Extracted records
-- START --

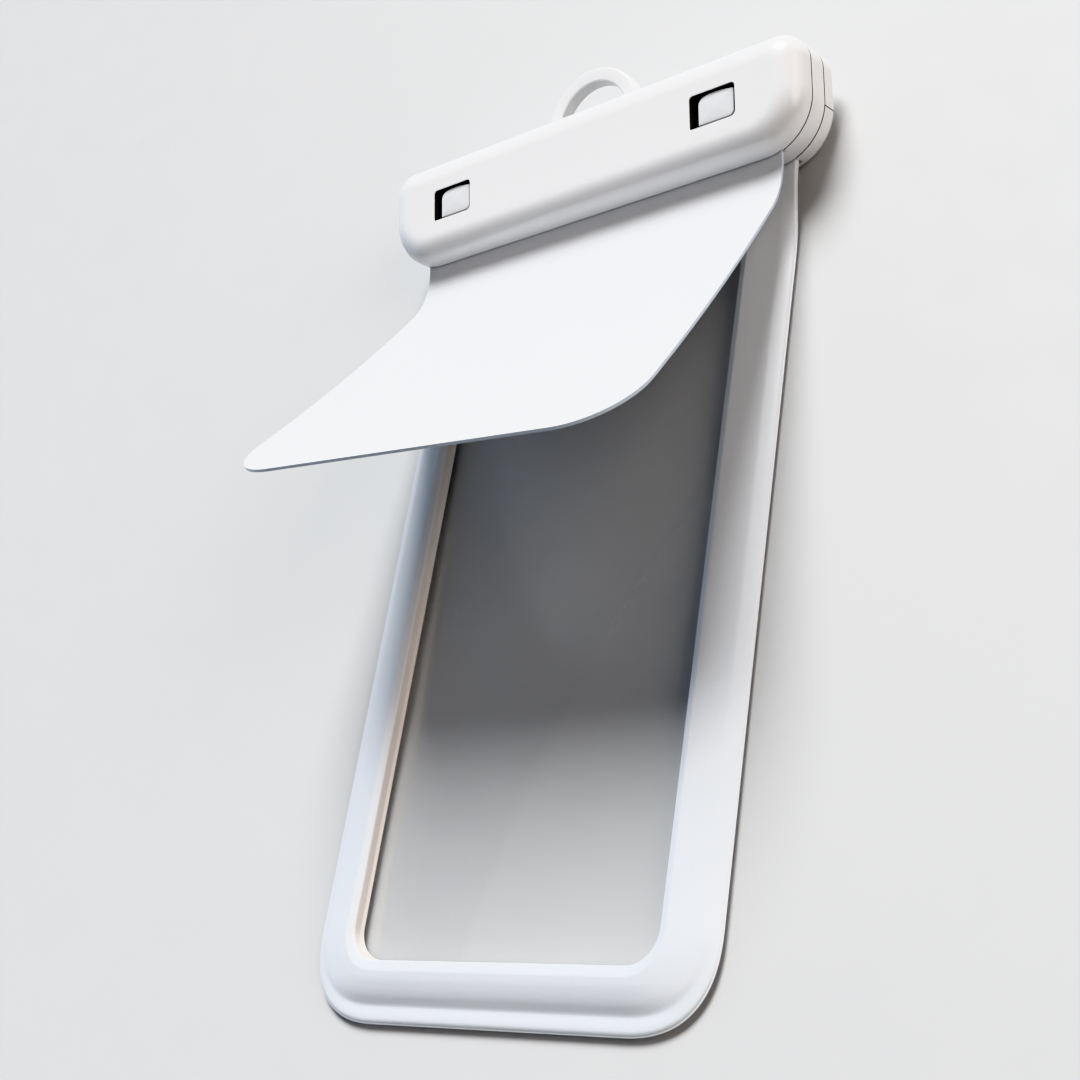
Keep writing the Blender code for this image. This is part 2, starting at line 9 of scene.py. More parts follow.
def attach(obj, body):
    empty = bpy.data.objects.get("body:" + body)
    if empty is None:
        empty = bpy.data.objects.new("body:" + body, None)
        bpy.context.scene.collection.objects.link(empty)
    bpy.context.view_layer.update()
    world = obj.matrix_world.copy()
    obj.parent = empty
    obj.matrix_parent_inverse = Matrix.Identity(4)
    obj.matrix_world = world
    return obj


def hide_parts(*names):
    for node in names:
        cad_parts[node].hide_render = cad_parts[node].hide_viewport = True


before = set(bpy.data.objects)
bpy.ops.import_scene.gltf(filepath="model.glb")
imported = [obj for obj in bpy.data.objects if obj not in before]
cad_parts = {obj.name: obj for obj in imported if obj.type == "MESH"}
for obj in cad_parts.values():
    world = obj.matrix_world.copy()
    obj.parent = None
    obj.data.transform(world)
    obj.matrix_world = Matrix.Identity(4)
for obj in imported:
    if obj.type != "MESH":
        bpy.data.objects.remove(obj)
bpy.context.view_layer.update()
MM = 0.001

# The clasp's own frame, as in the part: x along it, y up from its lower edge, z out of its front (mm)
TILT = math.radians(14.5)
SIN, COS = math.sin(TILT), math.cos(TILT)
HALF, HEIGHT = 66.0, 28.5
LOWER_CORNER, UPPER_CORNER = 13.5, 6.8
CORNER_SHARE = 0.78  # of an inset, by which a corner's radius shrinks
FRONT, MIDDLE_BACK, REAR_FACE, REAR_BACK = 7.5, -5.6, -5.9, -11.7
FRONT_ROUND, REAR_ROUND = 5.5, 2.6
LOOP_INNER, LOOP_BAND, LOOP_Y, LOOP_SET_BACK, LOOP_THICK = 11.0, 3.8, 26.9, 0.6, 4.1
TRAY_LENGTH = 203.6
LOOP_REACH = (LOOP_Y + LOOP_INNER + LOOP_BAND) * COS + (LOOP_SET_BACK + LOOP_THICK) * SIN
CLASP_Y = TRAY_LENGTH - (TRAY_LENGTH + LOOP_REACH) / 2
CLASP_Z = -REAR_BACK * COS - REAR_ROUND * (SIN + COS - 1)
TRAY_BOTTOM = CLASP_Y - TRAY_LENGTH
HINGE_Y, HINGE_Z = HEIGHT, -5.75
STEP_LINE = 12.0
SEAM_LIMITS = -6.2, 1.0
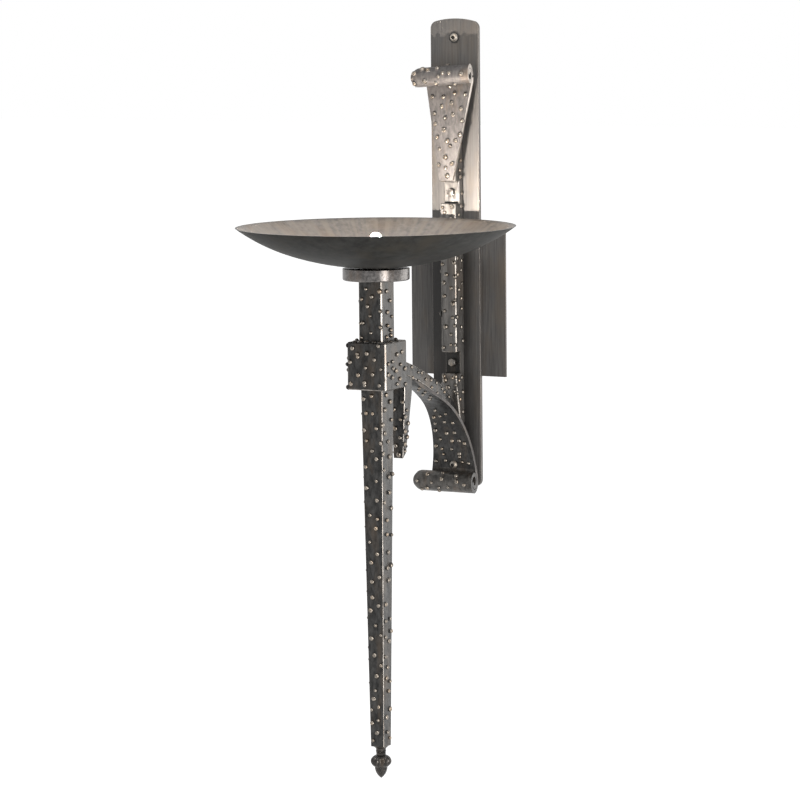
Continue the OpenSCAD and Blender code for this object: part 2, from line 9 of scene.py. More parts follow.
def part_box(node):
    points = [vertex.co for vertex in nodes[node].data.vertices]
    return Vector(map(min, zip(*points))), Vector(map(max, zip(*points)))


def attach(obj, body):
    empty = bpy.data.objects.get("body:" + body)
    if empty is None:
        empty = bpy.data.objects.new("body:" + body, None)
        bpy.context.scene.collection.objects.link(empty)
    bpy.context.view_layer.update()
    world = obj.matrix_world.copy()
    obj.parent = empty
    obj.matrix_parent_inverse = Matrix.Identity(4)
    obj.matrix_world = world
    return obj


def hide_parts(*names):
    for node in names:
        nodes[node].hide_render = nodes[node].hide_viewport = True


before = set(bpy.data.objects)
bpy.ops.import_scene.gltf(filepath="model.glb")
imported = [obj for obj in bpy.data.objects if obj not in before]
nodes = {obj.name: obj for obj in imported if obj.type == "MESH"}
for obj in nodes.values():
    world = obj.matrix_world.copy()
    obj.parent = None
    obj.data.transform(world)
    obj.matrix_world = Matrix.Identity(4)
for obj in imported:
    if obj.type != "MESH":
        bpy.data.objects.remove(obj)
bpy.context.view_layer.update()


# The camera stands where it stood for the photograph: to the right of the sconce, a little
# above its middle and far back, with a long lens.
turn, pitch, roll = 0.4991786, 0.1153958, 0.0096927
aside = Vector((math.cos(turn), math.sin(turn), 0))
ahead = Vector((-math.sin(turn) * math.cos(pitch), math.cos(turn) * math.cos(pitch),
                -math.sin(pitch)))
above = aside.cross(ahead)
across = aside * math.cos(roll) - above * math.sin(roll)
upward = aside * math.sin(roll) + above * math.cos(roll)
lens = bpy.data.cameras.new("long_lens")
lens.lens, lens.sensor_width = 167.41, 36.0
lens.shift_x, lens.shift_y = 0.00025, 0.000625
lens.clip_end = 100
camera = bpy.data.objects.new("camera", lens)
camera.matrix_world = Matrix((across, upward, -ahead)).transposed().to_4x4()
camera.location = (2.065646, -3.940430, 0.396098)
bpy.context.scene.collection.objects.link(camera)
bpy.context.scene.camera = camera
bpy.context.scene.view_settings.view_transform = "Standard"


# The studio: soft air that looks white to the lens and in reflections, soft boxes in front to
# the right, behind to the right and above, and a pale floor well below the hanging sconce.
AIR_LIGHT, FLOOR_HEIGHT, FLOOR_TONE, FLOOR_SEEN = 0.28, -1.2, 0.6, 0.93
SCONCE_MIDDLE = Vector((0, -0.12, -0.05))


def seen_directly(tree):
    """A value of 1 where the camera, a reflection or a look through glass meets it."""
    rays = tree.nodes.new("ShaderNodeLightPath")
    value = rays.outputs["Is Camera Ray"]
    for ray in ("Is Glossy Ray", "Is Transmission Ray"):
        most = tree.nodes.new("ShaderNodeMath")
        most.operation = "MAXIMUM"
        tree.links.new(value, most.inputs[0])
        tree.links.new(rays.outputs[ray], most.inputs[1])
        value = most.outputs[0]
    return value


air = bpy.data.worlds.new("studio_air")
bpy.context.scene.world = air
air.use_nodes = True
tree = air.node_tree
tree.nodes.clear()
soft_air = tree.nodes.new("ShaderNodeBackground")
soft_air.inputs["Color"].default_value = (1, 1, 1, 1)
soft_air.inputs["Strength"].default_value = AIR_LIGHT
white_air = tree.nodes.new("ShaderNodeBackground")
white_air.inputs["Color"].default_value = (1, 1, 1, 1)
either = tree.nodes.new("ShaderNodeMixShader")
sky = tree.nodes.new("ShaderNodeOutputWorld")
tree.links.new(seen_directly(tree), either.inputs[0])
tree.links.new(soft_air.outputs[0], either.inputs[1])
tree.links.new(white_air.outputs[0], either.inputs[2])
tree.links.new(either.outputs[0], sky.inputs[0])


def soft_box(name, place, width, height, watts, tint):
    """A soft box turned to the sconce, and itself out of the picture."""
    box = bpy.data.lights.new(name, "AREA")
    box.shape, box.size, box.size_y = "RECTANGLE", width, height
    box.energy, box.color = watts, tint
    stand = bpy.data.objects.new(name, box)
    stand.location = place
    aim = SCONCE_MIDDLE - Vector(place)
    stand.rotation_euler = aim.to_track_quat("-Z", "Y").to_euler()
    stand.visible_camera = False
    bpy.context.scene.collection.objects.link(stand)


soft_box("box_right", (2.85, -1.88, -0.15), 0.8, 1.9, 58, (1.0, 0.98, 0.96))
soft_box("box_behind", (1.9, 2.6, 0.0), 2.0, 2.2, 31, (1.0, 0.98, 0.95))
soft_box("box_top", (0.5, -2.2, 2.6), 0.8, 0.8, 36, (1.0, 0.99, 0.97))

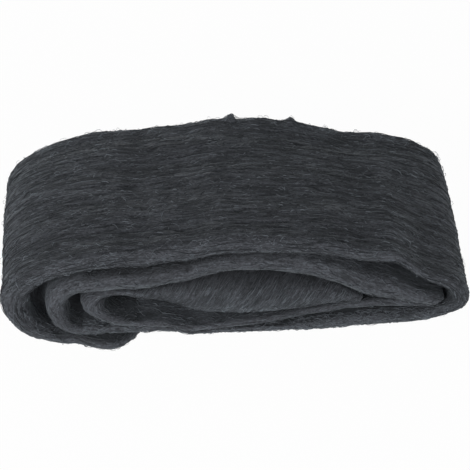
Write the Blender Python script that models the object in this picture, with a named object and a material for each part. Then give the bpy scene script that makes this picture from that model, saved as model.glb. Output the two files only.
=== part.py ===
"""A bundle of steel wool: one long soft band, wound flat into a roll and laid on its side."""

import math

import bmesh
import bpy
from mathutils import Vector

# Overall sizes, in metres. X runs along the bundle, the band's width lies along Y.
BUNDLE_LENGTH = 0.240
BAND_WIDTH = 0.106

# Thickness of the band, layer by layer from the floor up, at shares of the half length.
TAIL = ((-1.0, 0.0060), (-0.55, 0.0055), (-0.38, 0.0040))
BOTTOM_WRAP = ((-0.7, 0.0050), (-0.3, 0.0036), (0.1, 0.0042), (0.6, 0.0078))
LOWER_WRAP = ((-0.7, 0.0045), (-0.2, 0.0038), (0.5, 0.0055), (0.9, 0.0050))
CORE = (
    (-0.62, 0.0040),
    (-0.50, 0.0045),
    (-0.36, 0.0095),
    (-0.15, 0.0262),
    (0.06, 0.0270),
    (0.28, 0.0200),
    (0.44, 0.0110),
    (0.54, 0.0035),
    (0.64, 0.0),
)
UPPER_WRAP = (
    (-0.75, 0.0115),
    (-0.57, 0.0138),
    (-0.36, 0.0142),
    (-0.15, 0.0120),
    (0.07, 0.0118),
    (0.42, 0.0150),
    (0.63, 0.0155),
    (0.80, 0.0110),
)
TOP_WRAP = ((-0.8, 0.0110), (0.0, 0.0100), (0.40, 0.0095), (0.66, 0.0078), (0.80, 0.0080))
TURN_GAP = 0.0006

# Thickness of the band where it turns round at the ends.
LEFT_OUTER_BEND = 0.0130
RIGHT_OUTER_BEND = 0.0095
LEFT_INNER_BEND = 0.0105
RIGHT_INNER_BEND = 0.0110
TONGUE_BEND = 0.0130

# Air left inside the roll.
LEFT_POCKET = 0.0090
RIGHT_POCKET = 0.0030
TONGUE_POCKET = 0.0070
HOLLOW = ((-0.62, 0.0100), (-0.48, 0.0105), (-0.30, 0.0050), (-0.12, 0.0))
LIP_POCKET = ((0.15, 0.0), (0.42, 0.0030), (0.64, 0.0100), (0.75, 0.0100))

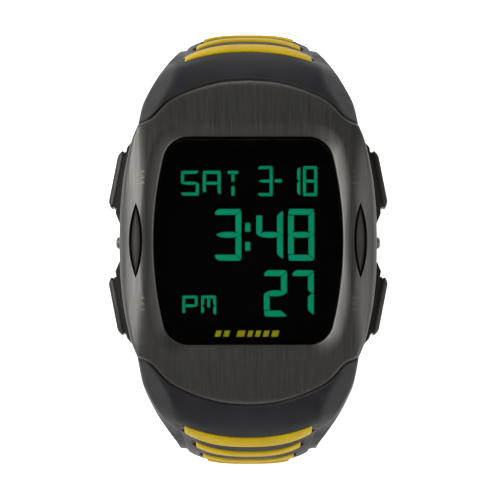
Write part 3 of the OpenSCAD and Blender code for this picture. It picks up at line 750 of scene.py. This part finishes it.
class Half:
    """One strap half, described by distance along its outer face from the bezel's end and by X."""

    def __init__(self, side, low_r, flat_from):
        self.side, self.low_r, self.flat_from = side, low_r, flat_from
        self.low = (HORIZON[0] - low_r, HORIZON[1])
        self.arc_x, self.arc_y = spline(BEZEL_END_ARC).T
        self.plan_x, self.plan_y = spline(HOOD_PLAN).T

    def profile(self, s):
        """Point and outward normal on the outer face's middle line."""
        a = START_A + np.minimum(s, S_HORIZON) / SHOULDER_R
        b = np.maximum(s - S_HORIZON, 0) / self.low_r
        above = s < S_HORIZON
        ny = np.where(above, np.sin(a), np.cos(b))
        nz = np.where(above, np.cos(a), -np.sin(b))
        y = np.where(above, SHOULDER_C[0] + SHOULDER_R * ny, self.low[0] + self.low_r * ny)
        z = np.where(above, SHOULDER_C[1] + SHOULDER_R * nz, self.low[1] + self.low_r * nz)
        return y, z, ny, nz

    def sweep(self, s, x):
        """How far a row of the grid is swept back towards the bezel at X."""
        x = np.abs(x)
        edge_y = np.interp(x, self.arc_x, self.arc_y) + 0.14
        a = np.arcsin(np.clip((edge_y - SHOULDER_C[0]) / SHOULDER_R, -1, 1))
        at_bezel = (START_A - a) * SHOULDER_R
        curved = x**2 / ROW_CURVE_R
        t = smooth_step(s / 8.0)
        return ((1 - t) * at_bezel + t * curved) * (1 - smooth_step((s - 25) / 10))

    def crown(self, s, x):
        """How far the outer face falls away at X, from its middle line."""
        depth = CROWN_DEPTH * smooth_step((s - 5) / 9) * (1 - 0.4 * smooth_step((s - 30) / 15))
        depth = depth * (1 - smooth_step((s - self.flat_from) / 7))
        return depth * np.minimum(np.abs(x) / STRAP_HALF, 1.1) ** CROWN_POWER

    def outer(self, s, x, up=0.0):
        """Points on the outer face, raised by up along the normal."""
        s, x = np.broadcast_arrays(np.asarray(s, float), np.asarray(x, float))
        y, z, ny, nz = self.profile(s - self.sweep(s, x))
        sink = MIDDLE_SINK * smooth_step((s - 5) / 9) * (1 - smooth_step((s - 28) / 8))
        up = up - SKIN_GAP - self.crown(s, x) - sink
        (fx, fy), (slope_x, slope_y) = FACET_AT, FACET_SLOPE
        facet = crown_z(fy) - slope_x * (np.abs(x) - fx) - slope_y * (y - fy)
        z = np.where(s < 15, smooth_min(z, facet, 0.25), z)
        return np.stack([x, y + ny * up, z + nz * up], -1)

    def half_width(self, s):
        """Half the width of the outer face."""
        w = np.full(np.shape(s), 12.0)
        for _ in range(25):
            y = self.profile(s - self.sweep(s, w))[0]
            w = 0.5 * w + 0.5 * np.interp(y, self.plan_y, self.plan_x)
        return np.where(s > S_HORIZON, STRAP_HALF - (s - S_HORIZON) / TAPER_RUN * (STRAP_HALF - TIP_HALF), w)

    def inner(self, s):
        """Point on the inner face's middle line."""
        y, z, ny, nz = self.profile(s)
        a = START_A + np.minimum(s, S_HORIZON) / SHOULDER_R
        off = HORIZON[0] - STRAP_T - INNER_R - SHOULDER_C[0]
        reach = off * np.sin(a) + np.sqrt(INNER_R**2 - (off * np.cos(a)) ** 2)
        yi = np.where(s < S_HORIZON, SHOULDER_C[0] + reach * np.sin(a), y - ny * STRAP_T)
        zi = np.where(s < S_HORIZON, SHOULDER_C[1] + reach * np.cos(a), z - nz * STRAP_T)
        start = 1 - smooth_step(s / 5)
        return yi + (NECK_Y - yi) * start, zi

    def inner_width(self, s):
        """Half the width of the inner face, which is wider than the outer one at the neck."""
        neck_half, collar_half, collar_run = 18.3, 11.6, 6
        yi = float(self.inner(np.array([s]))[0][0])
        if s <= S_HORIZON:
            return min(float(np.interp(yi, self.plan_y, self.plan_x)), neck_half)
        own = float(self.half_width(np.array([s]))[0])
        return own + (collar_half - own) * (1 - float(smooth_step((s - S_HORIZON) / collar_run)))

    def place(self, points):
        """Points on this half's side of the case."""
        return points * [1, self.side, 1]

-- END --

• **OBJECTIVE**
Of the lines above, how many hold the word "collection"? Say the number alone.

• **FULL OUTPUT**
4